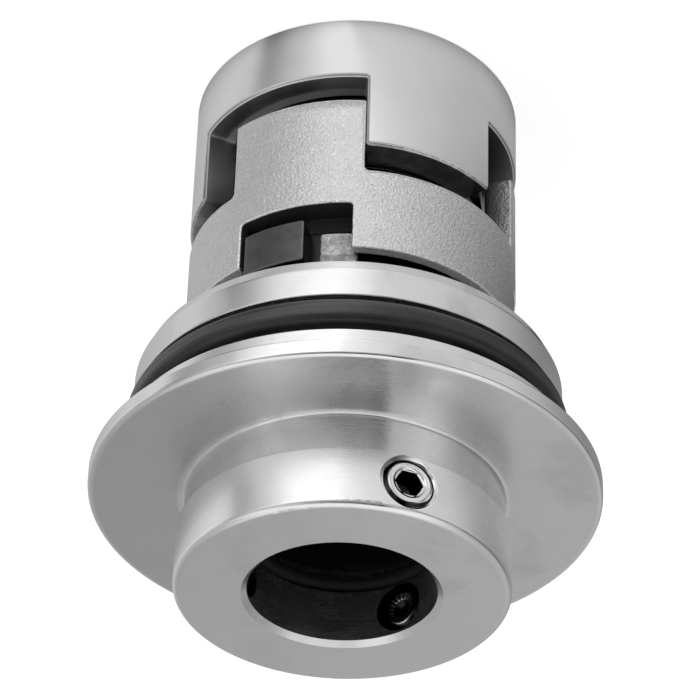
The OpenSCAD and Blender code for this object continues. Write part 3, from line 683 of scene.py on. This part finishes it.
class Finish:
    """A material or world made of nodes, and the colour that it starts from."""

    def __init__(self, owner, base=None):
        owner.use_nodes = True
        self.owner, self.tree, self.base, self.tone = owner, owner.node_tree, base, base
        self.tree.nodes.clear()

    def node(self, kind, settings=None, values=None, out=0):
        """Adds a node: its settings first, then the values or links of its sockets. Gives one output."""
        node = self.tree.nodes.new(kind)
        for key, value in (settings or {}).items():
            if key == "stops":
                ramp = node.color_ramp
                while len(ramp.elements) < len(value):
                    ramp.elements.new(0.5)
                for element, (place, level) in zip(ramp.elements, value):
                    element.position, element.color = place, (level, level, level, 1)
            else:
                setattr(node, key, value)
        for key, value in (values or {}).items():
            socket = node.inputs[key]
            if isinstance(value, Signal):
                self.tree.links.new(value.socket, socket)
            else:
                socket.default_value = value
        return Signal(self, node.outputs[out]) if node.outputs else None

    def place(self):
        """The point on the surface, and its x, y, z and distance from the shaft's axis, in millimetres."""
        point = self.node("ShaderNodeTexCoord", out="Object")
        point = self.node("ShaderNodeVectorMath", {"operation": "SCALE"}, {0: point, "Scale": 1 / MM})
        split = [self.node("ShaderNodeSeparateXYZ", None, {0: point}, out=k) for k in range(3)]
        radius = (split[0] * split[0] + split[1] * split[1]) ** 0.5
        return point, *split, radius

    def from_screw(self, x, y, z, radius, screws):
        """Where a point lies from the nearest screw's axis: u to its side, v up, and its distance. The
        direction is counted in thirds of a turn, and 3.5 keeps it above 0 with the screw in the middle."""
        turn = (y.angle(x) - screws.start) / THIRD + 3.5
        u, v = ((turn.fraction() - 0.5) * THIRD).wave() * radius, z - screws.height / MM
        return u, v, (u * u + v * v) ** 0.5

    def mark(self, name):
        """What the points of the surface carry under a name."""
        return self.node("ShaderNodeAttribute", {"attribute_name": name}, out="Fac")

    def join(self, x, y, z):
        """A vector of three numbers."""
        return self.node("ShaderNodeCombineXYZ", None, {0: x, 1: y, 2: z})

    def noise(self, vector, scale, detail=2.0, rough=0.5, distort=0.0):
        """Cloudy noise from 0 to 1."""
        return self.node("ShaderNodeTexNoise", None, {"Vector": vector, "Scale": scale, "Detail": detail,
                                                      "Roughness": rough, "Distortion": distort})

    def stain(self, amount, factor):
        """Changes the colour to the first one times a factor, where amount is 1."""
        last = tuple(min(1.0, c * factor) for c in self.base)
        self.tone = self.node("ShaderNodeMix", {"data_type": "RGBA"},
                              {"Factor": amount, 6: colour(self.tone), 7: colour(last)}, out=2)

    def surface(self, rough, height, depth, **values):
        """The shader itself. A height of 1 stands for depth, in millimetres."""
        normal = self.node("ShaderNodeBump", None,
                           {"Height": height, "Distance": depth * MM, "Strength": 1.0})
        others = {name.replace("_", " "): value for name, value in values.items()}
        shader = self.node("ShaderNodeBsdfPrincipled", None,
                           {"Base Color": self.tone, "Roughness": rough, "Normal": normal, **others})
        self.node("ShaderNodeOutputMaterial", None, {"Surface": shader})
        return self.owner


def colour(value):
    """A colour with its alpha, from three numbers, or a signal as it is."""
    return value if isinstance(value, Signal) else (*value[:3], 1)


def new_finish(name, base=None):
    """An empty material with the colour that it starts from."""
    return Finish(bpy.data.materials.new(name), base)


def turned_steel(name, s, carrier, screws=None):
    """Turned stainless steel: fine rings left by the tool, soft cloudy stains, a few handling marks, painted
    shade on one side of the flange's upper face, a painted shadow line over the neck, and painted highlights
    on the neck's fillet and the flange's rim. With screws given it is the sleeve's: its collar's wall is
    painted lighter, its bore and screw holes are painted darker, and each screw sits in a countersink with a
    painted highlight and a painted shadow crescent: there the height falls with the distance from the
    screw's axis, the root of u^2 + v^2, with u along the wall and v up."""
    f = new_finish(name, s.turned)
    point, x, y, z, radius = f.place()
    face, end = carrier.flange_high / MM, carrier.neck_high / MM
    foot, land, rim = (v / MM for v in (carrier.neck_radius, carrier.land_radius, carrier.flange_radius))
    rings = f.noise(f.join(radius * 9.0, z * 9.0, (x + y) * 0.05), 1.0, 3.0, 0.65)
    broad = f.noise(f.join(radius * 1.6, z * 1.6, (x - y) * 0.03), 1.0, 2.0)
    clouds = f.noise(point, 0.11, 3.0, 0.55, 0.4)
    specks = f.noise(point, 2.2, 4.0, 0.7)
    stain = clouds.smooth(0.46, 0.68)
    f.stain(stain * 0.55 + rings.smooth(0.35, 0.75) * 0.12, 0.8)
    # painted shade on one side of the flange's upper face, a painted shadow line in the gap between the neck
    # and the collar, and painted highlights on the neck's fillet and the flange's rim
    flange_side_shade = z.hump(face, 0.5) * radius.smooth(foot + 0.7, foot + 1.1)
    f.stain(flange_side_shade * x.smooth(-2, 12) * 0.7, 0.72)
    f.stain(z.hump(end + 0.16, 0.3) * radius.smooth(foot + 0.2, foot + 0.4), 0.1)
    fillet = radius.hump(foot + 0.28, 0.34) * z.hump(face + 0.26, 0.36)
    edge = radius.hump(rim - 0.35, 0.5) * z.hump(face - 0.2, 0.45)
    f.stain(fillet.bigger(edge), 1.16)
    rough = s.turned_rough + stain * 0.07 + rings.smooth(0.4, 0.8) * 0.05 + specks.smooth(0.6, 0.75) * 0.05
    rough = rough - radius.smooth(land - 0.8, land - 0.3) * z.smooth(face - 0.05, face - 0.15) * 0.1
    height = rings * 0.7 + broad * 0.5
    if screws is None:
        return f.surface(rough, height, 0.0004, Metallic=1.0, Anisotropic=0.8, Anisotropic_Rotation=0.25)
    u, v, away = f.from_screw(x, y, z, radius, screws)
    hole, mouth = 3.06, 3.45
    # painted light: the collar's wall is made lighter than the rest of the steel
    wall = radius.smooth(foot + 0.3, foot + 0.5)
    f.stain(wall * 0.85, 1.17)
    # painted highlight on each screw's countersink, and a painted shadow crescent across the side where u is
    # large and v is low
    cone = away.smooth(mouth + 0.15, mouth) * wall
    f.stain(cone, 1.16)
    f.stain(cone * (u - v).smooth(2.2, 4.6) * 0.85, 0.12)
    # painted shade deep in the bore, below the collar, and on the walls of the screw holes
    bore = radius.smooth(11.6, 11.2)
    painted_bore_shade = bore * z.smooth(63.0, 61.8) * 0.75
    f.stain(painted_bore_shade.bigger(away.smooth(hole + 0.06, hole) * radius.smooth(19.25, 18.75)), 0.06)
    height = height * (1 - cone) * (1 - bore * 0.7) * 0.0007 + cone * (away * 15).wave() * 0.03
    height = height - wall * (0.22 - away.smooth(hole - 0.06, mouth + 0.15) * 0.22)
    return f.surface(rough - cone * 0.12, height, 0.5, Metallic=1.0, Anisotropic=0.5,
                     Anisotropic_Rotation=0.25)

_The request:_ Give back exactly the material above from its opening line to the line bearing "self.tree.nodes.clear()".

_Written solution:_
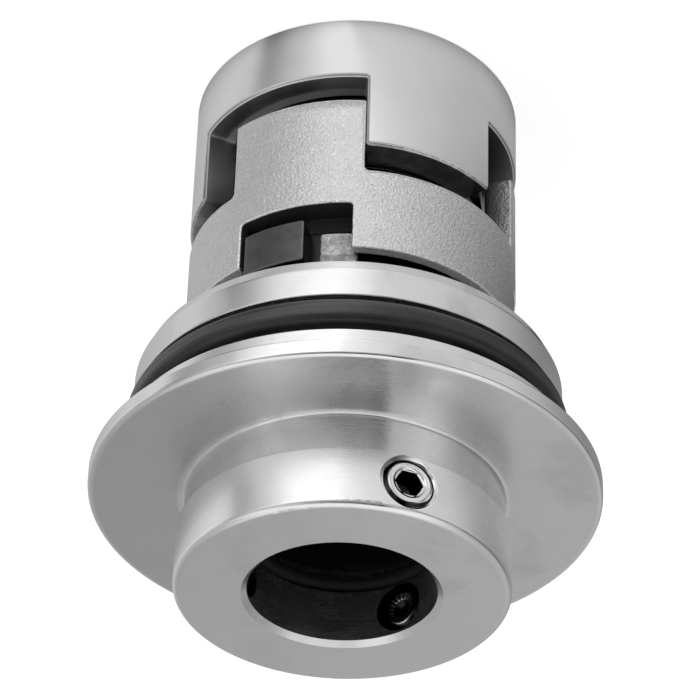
The OpenSCAD and Blender code for this object continues. Write part 3, from line 683 of scene.py on. This part finishes it.
class Finish:
    """A material or world made of nodes, and the colour that it starts from."""

    def __init__(self, owner, base=None):
        owner.use_nodes = True
        self.owner, self.tree, self.base, self.tone = owner, owner.node_tree, base, base
        self.tree.nodes.clear()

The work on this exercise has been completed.